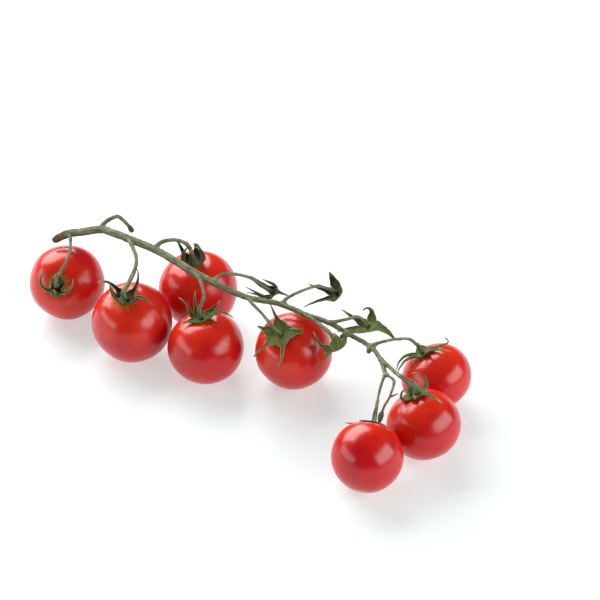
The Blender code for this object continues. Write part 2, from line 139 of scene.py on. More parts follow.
def smooth_route(points: Sequence[Sequence[float]], step: float) -> list[Vector]:
    """Runs a smooth curve through points and reads it about every step.

    Args:
        points: The points that the curve passes.
        step: The distance between two readings.

    Returns:
        The readings, the first and last point included.
    """
    points = [Vector(point) for point in points]
    ends = [points[0] * 2 - points[1]] + points + [points[-1] * 2 - points[-2]]
    route = [points[0]]
    for before, start, end, after in zip(ends, ends[1:], ends[2:], ends[3:]):
        steps = max(1, round((end - start).length / step))
        for number in range(1, steps + 1):
            t = number / steps
            route.append(0.5 * (2 * start + (end - before) * t
                                + (2 * before - 5 * start + 4 * end - after) * t ** 2
                                + (3 * start - before - 3 * end + after) * t ** 3))
    return route


def make_active(piece: bpy.types.Object) -> None:
    """Selects one object and nothing else."""
    bpy.ops.object.select_all(action="DESELECT")
    piece.select_set(True)
    bpy.context.view_layer.objects.active = piece


def apply_modifier(piece: bpy.types.Object, kind: str, **settings: object) -> None:
    """Adds a modifier to a piece and applies it.

    Args:
        piece: The object.
        kind: The modifier's type.
        settings: Its settings by name.
    """
    make_active(piece)
    modifier = piece.modifiers.new(kind.lower(), kind)
    for name, value in settings.items():
        setattr(modifier, name, value)
    bpy.ops.object.modifier_apply(modifier=modifier.name)


def join_pieces(pieces: Sequence[bpy.types.Object], name: str) -> bpy.types.Object:
    """Joins objects into one.

    Args:
        pieces: The objects, the first of which stays.
        name: The name of the joined object.

    Returns:
        The joined object.
    """
    bpy.ops.object.select_all(action="DESELECT")
    for piece in pieces:
        piece.select_set(True)
    bpy.context.view_layer.objects.active = pieces[0]
    bpy.ops.object.join()
    pieces[0].name = name
    pieces[0].data.name = name
    return pieces[0]


def merge_doubles(piece: bpy.types.Object, distance: float) -> None:
    """Merges the points of a mesh that meet, and turns its faces alike.

    Args:
        piece: The object.
        distance: How near two points are merged, in millimetres.
    """
    make_active(piece)
    bpy.ops.object.mode_set(mode="EDIT")
    bpy.ops.mesh.select_all(action="SELECT")
    bpy.ops.mesh.remove_doubles(threshold=distance * MM)
    bpy.ops.mesh.normals_make_consistent(inside=False)
    bpy.ops.object.mode_set(mode="OBJECT")


def place_points(piece: bpy.types.Object, places: Sequence[Vector]) -> None:
    """Moves each point of a mesh to its place, given in millimetres."""
    piece.data.vertices.foreach_set("co", [value * MM for place in places for value in place])
    piece.data.update()


def write_values(piece: bpy.types.Object, name: str, values: Sequence[float]) -> None:
    """Keeps one number for each point of a mesh, for its material."""
    made = piece.data.attributes.new(name, "FLOAT", "POINT")
    made.data.foreach_set("value", list(values))


def write_vectors(piece: bpy.types.Object, name: str, values: Sequence[Vector]) -> None:
    """Keeps one vector for each point of a mesh, for its material."""
    made = piece.data.attributes.new(name, "FLOAT_VECTOR", "POINT")
    made.data.foreach_set("vector", [number for value in values for number in value])


def hand_over(piece: bpy.types.Object, finish: bpy.types.Material, slot: Slot, node: str) -> None:
    """Dresses a finished piece, ties it to its body and reports it.

    Args:
        piece: The object.
        finish: Its material.
        slot: Not used.
        node: The solid that it stands for.
    """
    piece.data.materials.append(finish)
    piece.data.shade_smooth()
    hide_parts(node)
    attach(piece, BODY)
    log.info("%s: %d faces", piece.name, len(piece.data.polygons))


class Nodes:
    """A material's node tree, with short ways to add nodes and join them."""

    def __init__(self, tree: bpy.types.NodeTree) -> None:
        """Keeps the tree to work on."""
        self.tree = tree

    def add(self, kind: str, **inputs: object) -> bpy.types.Node:
        """Adds a node.

        Args:
            kind: The node's type, without its common start.
            inputs: Settings by name; a name with spaces as underscores may be a socket.

        Returns:
            The node.
        """
        node = self.tree.nodes.new("ShaderNode" + kind)
        for name, value in inputs.items():
            self.put(node, name, value)
        return node

    def put(self, node: bpy.types.Node, name: str, value: object) -> None:
        """Sets a property of a node, or sets or joins one of its inputs."""
        if hasattr(node, name) and name not in ("Scale", "vector"):
            setattr(node, name, value)
            return
        socket = node.inputs[int(name[1:])] if name[1:].isdigit() else node.inputs[name.replace("_", " ")]
        if isinstance(value, bpy.types.NodeSocket):
            self.tree.links.new(value, socket)
        else:
            socket.default_value = value

    def attribute(self, name: str, vector: bool = False) -> bpy.types.NodeSocket:
        """Reads a value or a vector that the mesh keeps."""
        node = self.add("Attribute", attribute_name=name)
        return node.outputs["Vector" if vector else "Fac"]

    def math(self, operation: str, *values: object) -> bpy.types.NodeSocket:
        """Works out a number from one, two or three values."""
        node = self.add("Math", operation=operation)
        for number, value in enumerate(values):
            self.put(node, f"i{number}", value)
        return node.outputs[0]

    def ramp(self, value: bpy.types.NodeSocket, low: float, high: float,
             start: float = 0.0, end: float = 1.0) -> bpy.types.NodeSocket:
        """Eases a value from start to end as it goes from low to high."""
        node = self.add("MapRange", interpolation_type="SMOOTHSTEP")
        for number, setting in enumerate((value, low, high, start, end)):
            self.put(node, f"i{number}", setting)
        return node.outputs[0]

    def mix(self, share: object, first: object, second: object) -> bpy.types.NodeSocket:
        """Mixes two colours, as given by the share of the second."""
        node = self.add("Mix", data_type="RGBA")
        self.put(node, "i0", share)
        self.put(node, "i6", (*first, 1.0) if isinstance(first, tuple) else first)
        self.put(node, "i7", (*second, 1.0) if isinstance(second, tuple) else second)
        return node.outputs[2]

    def tint(self, colour: object, other: object, mask: bpy.types.NodeSocket,
             share: float) -> bpy.types.NodeSocket:
        """Mixes a share of another colour in where a mask is."""
        return self.mix(self.math("MULTIPLY", mask, share), colour, other)

    def fill(self, shader: bpy.types.Node, **values: object) -> None:
        """Sets or joins several of a shader's sockets, by name with underscores for spaces."""
        for name, value in values.items():
            self.put(shader, name, value)

    def group(self, mask: Mask, vector: bpy.types.NodeSocket, **values: object) -> bpy.types.NodeSocket:
        """Places a shared group and gives its mask."""
        node = self.tree.nodes.new("ShaderNodeGroup")
        node.node_tree = bpy.data.node_groups[mask.value]
        self.put(node, "Place", vector)
        for name, value in values.items():
            self.put(node, name, value)
        return node.outputs["Mask"]

    def bump(self, height: bpy.types.NodeSocket, depth: float,
             normal: bpy.types.NodeSocket | None = None) -> bpy.types.NodeSocket:
        """Turns a height into a normal; depth is in millimetres."""
        node = self.add("Bump", Height=height)
        node.inputs["Distance"].default_value = depth * MM
        if normal is not None:
            self.put(node, "Normal", normal)
        return node.outputs[0]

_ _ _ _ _

[What is needed]
Make an exact copy of the data above.

[Full solution]
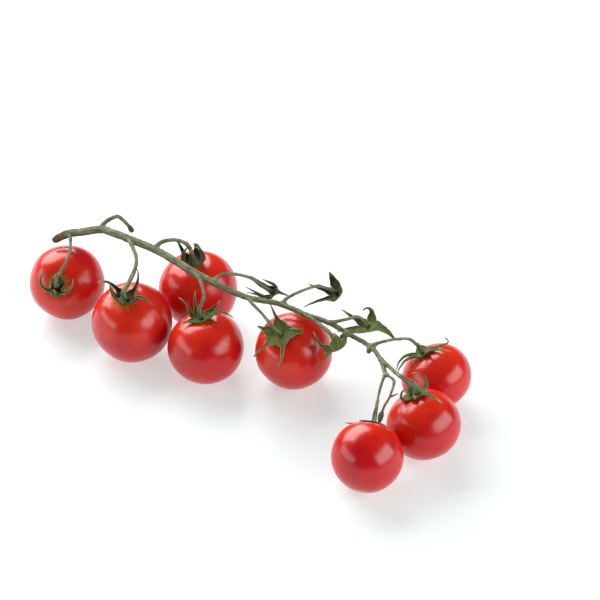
The Blender code for this object continues. Write part 2, from line 139 of scene.py on. More parts follow.
def smooth_route(points: Sequence[Sequence[float]], step: float) -> list[Vector]:
    """Runs a smooth curve through points and reads it about every step.

    Args:
        points: The points that the curve passes.
        step: The distance between two readings.

    Returns:
        The readings, the first and last point included.
    """
    points = [Vector(point) for point in points]
    ends = [points[0] * 2 - points[1]] + points + [points[-1] * 2 - points[-2]]
    route = [points[0]]
    for before, start, end, after in zip(ends, ends[1:], ends[2:], ends[3:]):
        steps = max(1, round((end - start).length / step))
        for number in range(1, steps + 1):
            t = number / steps
            route.append(0.5 * (2 * start + (end - before) * t
                                + (2 * before - 5 * start + 4 * end - after) * t ** 2
                                + (3 * start - before - 3 * end + after) * t ** 3))
    return route


def make_active(piece: bpy.types.Object) -> None:
    """Selects one object and nothing else."""
    bpy.ops.object.select_all(action="DESELECT")
    piece.select_set(True)
    bpy.context.view_layer.objects.active = piece


def apply_modifier(piece: bpy.types.Object, kind: str, **settings: object) -> None:
    """Adds a modifier to a piece and applies it.

    Args:
        piece: The object.
        kind: The modifier's type.
        settings: Its settings by name.
    """
    make_active(piece)
    modifier = piece.modifiers.new(kind.lower(), kind)
    for name, value in settings.items():
        setattr(modifier, name, value)
    bpy.ops.object.modifier_apply(modifier=modifier.name)


def join_pieces(pieces: Sequence[bpy.types.Object], name: str) -> bpy.types.Object:
    """Joins objects into one.

    Args:
        pieces: The objects, the first of which stays.
        name: The name of the joined object.

    Returns:
        The joined object.
    """
    bpy.ops.object.select_all(action="DESELECT")
    for piece in pieces:
        piece.select_set(True)
    bpy.context.view_layer.objects.active = pieces[0]
    bpy.ops.object.join()
    pieces[0].name = name
    pieces[0].data.name = name
    return pieces[0]


def merge_doubles(piece: bpy.types.Object, distance: float) -> None:
    """Merges the points of a mesh that meet, and turns its faces alike.

    Args:
        piece: The object.
        distance: How near two points are merged, in millimetres.
    """
    make_active(piece)
    bpy.ops.object.mode_set(mode="EDIT")
    bpy.ops.mesh.select_all(action="SELECT")
    bpy.ops.mesh.remove_doubles(threshold=distance * MM)
    bpy.ops.mesh.normals_make_consistent(inside=False)
    bpy.ops.object.mode_set(mode="OBJECT")


def place_points(piece: bpy.types.Object, places: Sequence[Vector]) -> None:
    """Moves each point of a mesh to its place, given in millimetres."""
    piece.data.vertices.foreach_set("co", [value * MM for place in places for value in place])
    piece.data.update()


def write_values(piece: bpy.types.Object, name: str, values: Sequence[float]) -> None:
    """Keeps one number for each point of a mesh, for its material."""
    made = piece.data.attributes.new(name, "FLOAT", "POINT")
    made.data.foreach_set("value", list(values))


def write_vectors(piece: bpy.types.Object, name: str, values: Sequence[Vector]) -> None:
    """Keeps one vector for each point of a mesh, for its material."""
    made = piece.data.attributes.new(name, "FLOAT_VECTOR", "POINT")
    made.data.foreach_set("vector", [number for value in values for number in value])


def hand_over(piece: bpy.types.Object, finish: bpy.types.Material, slot: Slot, node: str) -> None:
    """Dresses a finished piece, ties it to its body and reports it.

    Args:
        piece: The object.
        finish: Its material.
        slot: Not used.
        node: The solid that it stands for.
    """
    piece.data.materials.append(finish)
    piece.data.shade_smooth()
    hide_parts(node)
    attach(piece, BODY)
    log.info("%s: %d faces", piece.name, len(piece.data.polygons))


class Nodes:
    """A material's node tree, with short ways to add nodes and join them."""

    def __init__(self, tree: bpy.types.NodeTree) -> None:
        """Keeps the tree to work on."""
        self.tree = tree

    def add(self, kind: str, **inputs: object) -> bpy.types.Node:
        """Adds a node.

        Args:
            kind: The node's type, without its common start.
            inputs: Settings by name; a name with spaces as underscores may be a socket.

        Returns:
            The node.
        """
        node = self.tree.nodes.new("ShaderNode" + kind)
        for name, value in inputs.items():
            self.put(node, name, value)
        return node

    def put(self, node: bpy.types.Node, name: str, value: object) -> None:
        """Sets a property of a node, or sets or joins one of its inputs."""
        if hasattr(node, name) and name not in ("Scale", "vector"):
            setattr(node, name, value)
            return
        socket = node.inputs[int(name[1:])] if name[1:].isdigit() else node.inputs[name.replace("_", " ")]
        if isinstance(value, bpy.types.NodeSocket):
            self.tree.links.new(value, socket)
        else:
            socket.default_value = value

    def attribute(self, name: str, vector: bool = False) -> bpy.types.NodeSocket:
        """Reads a value or a vector that the mesh keeps."""
        node = self.add("Attribute", attribute_name=name)
        return node.outputs["Vector" if vector else "Fac"]

    def math(self, operation: str, *values: object) -> bpy.types.NodeSocket:
        """Works out a number from one, two or three values."""
        node = self.add("Math", operation=operation)
        for number, value in enumerate(values):
            self.put(node, f"i{number}", value)
        return node.outputs[0]

    def ramp(self, value: bpy.types.NodeSocket, low: float, high: float,
             start: float = 0.0, end: float = 1.0) -> bpy.types.NodeSocket:
        """Eases a value from start to end as it goes from low to high."""
        node = self.add("MapRange", interpolation_type="SMOOTHSTEP")
        for number, setting in enumerate((value, low, high, start, end)):
            self.put(node, f"i{number}", setting)
        return node.outputs[0]

    def mix(self, share: object, first: object, second: object) -> bpy.types.NodeSocket:
        """Mixes two colours, as given by the share of the second."""
        node = self.add("Mix", data_type="RGBA")
        self.put(node, "i0", share)
        self.put(node, "i6", (*first, 1.0) if isinstance(first, tuple) else first)
        self.put(node, "i7", (*second, 1.0) if isinstance(second, tuple) else second)
        return node.outputs[2]

    def tint(self, colour: object, other: object, mask: bpy.types.NodeSocket,
             share: float) -> bpy.types.NodeSocket:
        """Mixes a share of another colour in where a mask is."""
        return self.mix(self.math("MULTIPLY", mask, share), colour, other)

    def fill(self, shader: bpy.types.Node, **values: object) -> None:
        """Sets or joins several of a shader's sockets, by name with underscores for spaces."""
        for name, value in values.items():
            self.put(shader, name, value)

    def group(self, mask: Mask, vector: bpy.types.NodeSocket, **values: object) -> bpy.types.NodeSocket:
        """Places a shared group and gives its mask."""
        node = self.tree.nodes.new("ShaderNodeGroup")
        node.node_tree = bpy.data.node_groups[mask.value]
        self.put(node, "Place", vector)
        for name, value in values.items():
            self.put(node, name, value)
        return node.outputs["Mask"]

    def bump(self, height: bpy.types.NodeSocket, depth: float,
             normal: bpy.types.NodeSocket | None = None) -> bpy.types.NodeSocket:
        """Turns a height into a normal; depth is in millimetres."""
        node = self.add("Bump", Height=height)
        node.inputs["Distance"].default_value = depth * MM
        if normal is not None:
            self.put(node, "Normal", normal)
        return node.outputs[0]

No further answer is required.